Extracted data entries
***

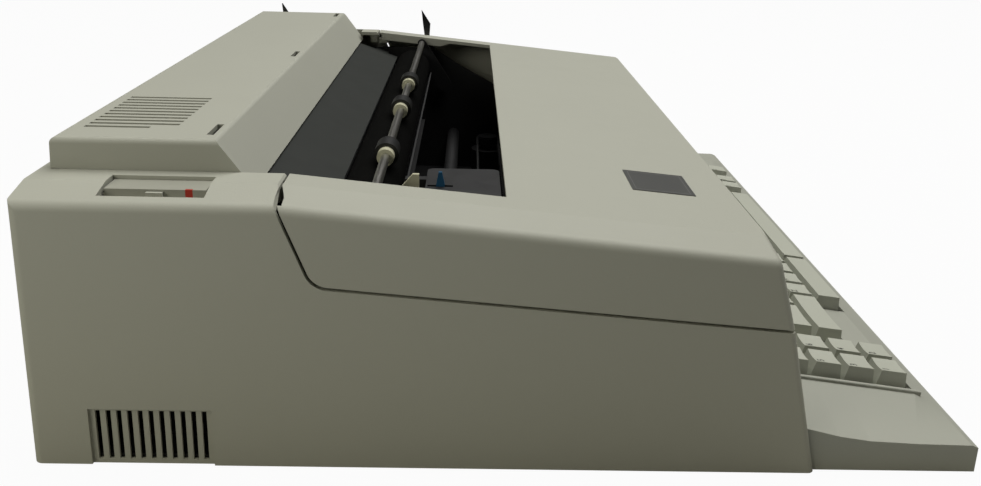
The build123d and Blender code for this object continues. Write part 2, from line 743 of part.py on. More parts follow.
def make_rear_housing():
    housing = housing_shell()
    for lip in both_sides(seam_lip()):
        housing += lip
    wall_top = seam_z(FRONT_WALL_TOP_Y) - SEAM_GAP / 2
    housing += across(side_sketch([
        (FRONT_WALL_TOP_Y, wall_top), (FRONT_WALL_TOP_Y + CASE_WALL, wall_top),
        (FRONT_WALL_FOOT_Y + CASE_WALL, FRONT_WALL_FOOT_Z), (FRONT_WALL_FOOT_Y, FRONT_WALL_FOOT_Z),
    ]), -INNER_HALF - 0.5, INNER_HALF + 0.5)
    inner_rear = RAISED_REAR_Y - CASE_WALL
    housing -= block(
        RAISED_LEFT_X, RAISED_RIGHT_X, RAISED_FOOT_Y, inner_rear, CASE_TOP_Z - 2 * CASE_WALL,
        RAISED_TOP_Z,
    )
    housing -= block(
        -WINDOW_HALF, WINDOW_HALF, SEAM_Y - 5, RAISED_FOOT_Y + 1, CASE_TOP_Z - 2 * CASE_WALL,
        RAISED_TOP_Z,
    )
    lip = SEAM_Y + SEAM_GAP / 2
    housing -= across(side_sketch([
        (lip - 1, CASE_TOP_Z - LIP_BEVEL - 1), (lip + LIP_BEVEL + 1, CASE_TOP_Z + 1), (lip - 1, CASE_TOP_Z + 1),
    ]), -HALF_WIDTH, HALF_WIDTH)
    strip_z = CASE_TOP_Z - FLANGE_DEPTH
    housing += block(
        RAISED_LEFT_X - FLANGE_WALL, RAISED_LEFT_X, RAISED_FOOT_Y, inner_rear + 1, strip_z, CASE_TOP_Z - 1,
    )
    housing += block(
        RAISED_RIGHT_X, RAISED_RIGHT_X + FLANGE_WALL, RAISED_FOOT_Y, inner_rear + 1, strip_z,
        CASE_TOP_Z - 1,
    )
    for sign in (-1, 1):
        housing -= side_vent(sign)
    for x in (-HINGE_X, HINGE_X):
        for rib in hinge_ribs(x):
            housing += rib
        half = HINGE_ARM_WIDTH / 2 + HINGE_SIDE_GAP
        housing -= block(
            x - half, x + half, SEAM_Y - 2, HINGE_Y + HINGE_EYE_R + 1, HINGE_Z,
            HINGE_Z + HINGE_EYE_R + 0.4,
        )
        reach = half + HINGE_RIB
        housing -= rod_x(HINGE_Y, HINGE_Z, HINGE_PIN_R, x - reach, x + reach)
    housing += switch_pocket_box()
    housing -= switch_pocket()
    housing += switch_post()
    mid_y = (SWITCH_FRONT_Y + SWITCH_REAR_Y) / 2
    pin_hole = ROCKER_PIN_R + PIN_RUNNING
    housing -= rod_x(mid_y, rocker_pin_z(), pin_hole, SWITCH_NEAR_X + 1, SWITCH_FAR_X + 3)
    housing -= lever_slot(RELEASE_SLOT_FRONT_Y, RELEASE_SLOT_REAR_Y, CASE_TOP_Z - 10, CASE_TOP_Z + 5)
    inner = INNER_HALF - BOSS_R + BOSS_BITE
    for y in BOSS_YS:
        for x in (-inner, inner):
            housing += rod_z(x, y, BOSS_R, PAN_TOP_Z, BOSS_TOP_Z)
            housing -= rod_z(x, y, SCREW_R, PAN_TOP_Z - 1, PAN_TOP_Z + SCREW_LENGTH)
    housing -= block(
        INLET_X - INLET_WIDTH / 2, INLET_X + INLET_WIDTH / 2, REAR_Y - 15, REAR_Y + 5,
        INLET_Z - INLET_HEIGHT / 2, INLET_Z + INLET_HEIGHT / 2,
    )
    return housing


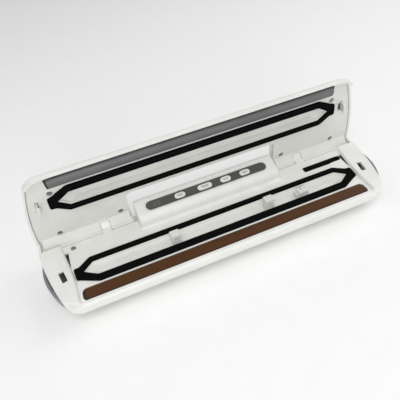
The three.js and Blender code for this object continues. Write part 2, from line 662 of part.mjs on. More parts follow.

***

= GIVEN TASK =
Read the data above. Pull out each line in which the string "this" appears.

= PROBLEM SOLUTION =
The build123d and Blender code for this object continues. Write part 2, from line 743 of part.py on. More parts follow.
The three.js and Blender code for this object continues. Write part 2, from line 662 of part.mjs on. More parts follow.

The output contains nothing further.